First opened as a botellería (wine shop) in 1802, La Bola slowly developed into a tapas bar and then into a full-fledged restaurant. The traditional setting is the draw: the bar is original, and the dining nooks, decorated with polished wood, Spanish tile, and lace curtains, are charming. Amazingly, the restaurant belongs to its founding family, with the seventh generation currently in training. Try the house specialty: cocido a la madrileña (a hearty meal of broth, garbanzo beans, vegetables, potatoes, and pork).
Mar 5, 2008
We felt that the food and the atmosphere was great. The seating was very tight, but that adds to the experience. The caldo or cocido (soup) was excellent and the house wine was very good also.
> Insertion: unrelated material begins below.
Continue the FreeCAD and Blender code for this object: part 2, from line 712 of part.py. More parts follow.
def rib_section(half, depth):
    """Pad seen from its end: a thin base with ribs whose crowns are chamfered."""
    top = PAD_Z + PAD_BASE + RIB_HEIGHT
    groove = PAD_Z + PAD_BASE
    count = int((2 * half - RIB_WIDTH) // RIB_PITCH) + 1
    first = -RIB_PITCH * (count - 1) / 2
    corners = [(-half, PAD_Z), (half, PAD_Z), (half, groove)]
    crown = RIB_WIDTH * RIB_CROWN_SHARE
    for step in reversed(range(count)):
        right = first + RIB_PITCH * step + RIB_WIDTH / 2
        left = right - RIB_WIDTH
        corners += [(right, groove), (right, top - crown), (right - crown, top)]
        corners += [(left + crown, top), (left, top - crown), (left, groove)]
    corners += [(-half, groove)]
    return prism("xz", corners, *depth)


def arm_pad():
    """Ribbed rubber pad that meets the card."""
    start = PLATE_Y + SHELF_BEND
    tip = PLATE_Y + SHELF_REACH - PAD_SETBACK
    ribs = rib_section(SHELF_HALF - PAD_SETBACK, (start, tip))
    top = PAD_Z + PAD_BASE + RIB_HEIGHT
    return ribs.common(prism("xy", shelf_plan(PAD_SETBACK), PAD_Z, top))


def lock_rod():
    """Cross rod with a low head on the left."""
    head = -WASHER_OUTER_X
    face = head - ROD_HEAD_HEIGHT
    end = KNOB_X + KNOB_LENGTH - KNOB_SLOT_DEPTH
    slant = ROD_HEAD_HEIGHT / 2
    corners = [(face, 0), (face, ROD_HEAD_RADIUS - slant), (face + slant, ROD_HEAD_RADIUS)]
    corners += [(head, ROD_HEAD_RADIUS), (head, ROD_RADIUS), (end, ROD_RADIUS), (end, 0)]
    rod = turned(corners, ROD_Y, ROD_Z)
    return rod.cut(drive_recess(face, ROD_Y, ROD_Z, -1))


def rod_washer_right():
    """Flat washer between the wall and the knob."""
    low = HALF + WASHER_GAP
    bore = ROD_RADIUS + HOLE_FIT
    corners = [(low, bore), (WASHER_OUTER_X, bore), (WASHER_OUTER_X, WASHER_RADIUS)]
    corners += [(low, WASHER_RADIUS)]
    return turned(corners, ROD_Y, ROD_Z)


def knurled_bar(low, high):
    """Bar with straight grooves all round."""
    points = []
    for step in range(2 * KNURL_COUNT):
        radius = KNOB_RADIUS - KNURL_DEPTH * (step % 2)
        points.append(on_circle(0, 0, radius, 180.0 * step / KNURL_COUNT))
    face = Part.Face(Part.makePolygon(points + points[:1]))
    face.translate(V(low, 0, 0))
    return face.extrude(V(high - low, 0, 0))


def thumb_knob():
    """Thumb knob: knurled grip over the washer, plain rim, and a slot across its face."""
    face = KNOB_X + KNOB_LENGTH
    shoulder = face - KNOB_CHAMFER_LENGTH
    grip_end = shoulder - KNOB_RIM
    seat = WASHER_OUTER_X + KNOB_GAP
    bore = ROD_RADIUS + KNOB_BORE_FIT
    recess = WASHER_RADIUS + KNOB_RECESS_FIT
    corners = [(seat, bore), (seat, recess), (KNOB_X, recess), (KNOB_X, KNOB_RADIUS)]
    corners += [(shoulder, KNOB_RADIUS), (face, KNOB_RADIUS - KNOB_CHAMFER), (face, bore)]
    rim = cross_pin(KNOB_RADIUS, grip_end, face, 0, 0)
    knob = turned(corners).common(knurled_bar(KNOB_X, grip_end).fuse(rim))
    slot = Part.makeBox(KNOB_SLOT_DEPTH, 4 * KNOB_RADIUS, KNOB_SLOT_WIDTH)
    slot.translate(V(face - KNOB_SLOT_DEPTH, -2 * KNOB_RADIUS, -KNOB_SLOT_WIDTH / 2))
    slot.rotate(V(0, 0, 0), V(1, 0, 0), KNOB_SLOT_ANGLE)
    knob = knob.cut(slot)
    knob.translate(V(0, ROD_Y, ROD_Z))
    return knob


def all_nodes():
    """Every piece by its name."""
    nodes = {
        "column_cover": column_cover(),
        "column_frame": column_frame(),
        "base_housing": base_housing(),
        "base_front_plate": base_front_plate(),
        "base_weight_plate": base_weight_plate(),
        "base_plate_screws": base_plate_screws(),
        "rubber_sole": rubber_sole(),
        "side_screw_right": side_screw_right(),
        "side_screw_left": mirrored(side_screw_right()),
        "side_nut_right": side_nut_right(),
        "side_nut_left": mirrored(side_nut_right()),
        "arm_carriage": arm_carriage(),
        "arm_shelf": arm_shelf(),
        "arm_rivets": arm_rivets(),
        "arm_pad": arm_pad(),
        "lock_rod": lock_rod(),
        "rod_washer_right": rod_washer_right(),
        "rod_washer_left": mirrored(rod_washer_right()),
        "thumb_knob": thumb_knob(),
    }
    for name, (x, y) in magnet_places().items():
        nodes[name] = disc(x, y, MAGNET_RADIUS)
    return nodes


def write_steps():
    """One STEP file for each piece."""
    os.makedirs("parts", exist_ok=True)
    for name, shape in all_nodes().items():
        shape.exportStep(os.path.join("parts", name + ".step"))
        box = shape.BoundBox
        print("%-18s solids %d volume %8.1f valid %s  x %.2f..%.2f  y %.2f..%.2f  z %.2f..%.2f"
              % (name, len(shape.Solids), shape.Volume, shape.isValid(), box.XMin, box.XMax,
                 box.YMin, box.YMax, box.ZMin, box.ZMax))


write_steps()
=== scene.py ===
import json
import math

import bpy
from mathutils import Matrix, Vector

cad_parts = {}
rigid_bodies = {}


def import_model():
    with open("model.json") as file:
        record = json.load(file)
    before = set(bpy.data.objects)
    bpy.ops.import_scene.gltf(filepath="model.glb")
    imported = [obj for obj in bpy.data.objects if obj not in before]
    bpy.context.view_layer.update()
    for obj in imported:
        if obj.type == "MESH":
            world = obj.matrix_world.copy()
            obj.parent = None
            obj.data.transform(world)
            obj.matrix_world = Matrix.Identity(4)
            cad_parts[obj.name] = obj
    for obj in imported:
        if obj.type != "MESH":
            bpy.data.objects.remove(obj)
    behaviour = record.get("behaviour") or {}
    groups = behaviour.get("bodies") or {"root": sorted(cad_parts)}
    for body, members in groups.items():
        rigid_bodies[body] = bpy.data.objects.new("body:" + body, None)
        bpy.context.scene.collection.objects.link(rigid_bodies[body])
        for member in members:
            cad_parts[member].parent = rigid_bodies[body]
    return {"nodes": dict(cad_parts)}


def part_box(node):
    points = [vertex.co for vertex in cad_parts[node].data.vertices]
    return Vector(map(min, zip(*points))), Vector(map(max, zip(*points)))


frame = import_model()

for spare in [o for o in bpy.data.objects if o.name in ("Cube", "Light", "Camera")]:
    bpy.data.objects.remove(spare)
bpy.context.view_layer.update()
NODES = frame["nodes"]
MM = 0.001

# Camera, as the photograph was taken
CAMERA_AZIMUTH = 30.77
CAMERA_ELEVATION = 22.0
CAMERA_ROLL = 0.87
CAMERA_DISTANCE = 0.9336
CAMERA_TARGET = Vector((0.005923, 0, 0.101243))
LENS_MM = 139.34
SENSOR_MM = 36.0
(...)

My daughter had been earlier in the year and she enjoyed the experience too.
Oct 28, 2007
good location, relaxed atmosphere, very good house red, the service was excellent and attentive. The bill was less than we expected. All the restaurants we visited charged for bread ( often the case in Italy too)
Feb 19, 2007
Such good ratings and the restaurant was rather disappointing. The front part of the restaurant with the bar is quite nice, that's why we went in (looks quite cosy when you peek through the window). The part in the back, however, is rather a large hall without much atmosphere. Above all, the restaurant was way too touristy. The menu is printed in English, German, French, even Japanese! Prices are no very high, but not cheap eather (between 17 -
21 EUR for the better part of the main courses), but for example the bread that's lying on the table when you arrive has to be paid for (1,60 EUR per roll). Main courses, eg my fish, come mainly without trimmings, there was not even a leaf of salad for decoration. Our food was not bad, but not very good either and the feeling of tourist rip-off didn't make it better. The waitress did not know which of the white wines on the menu were dry! Hardly anything to recommend, from my point of view.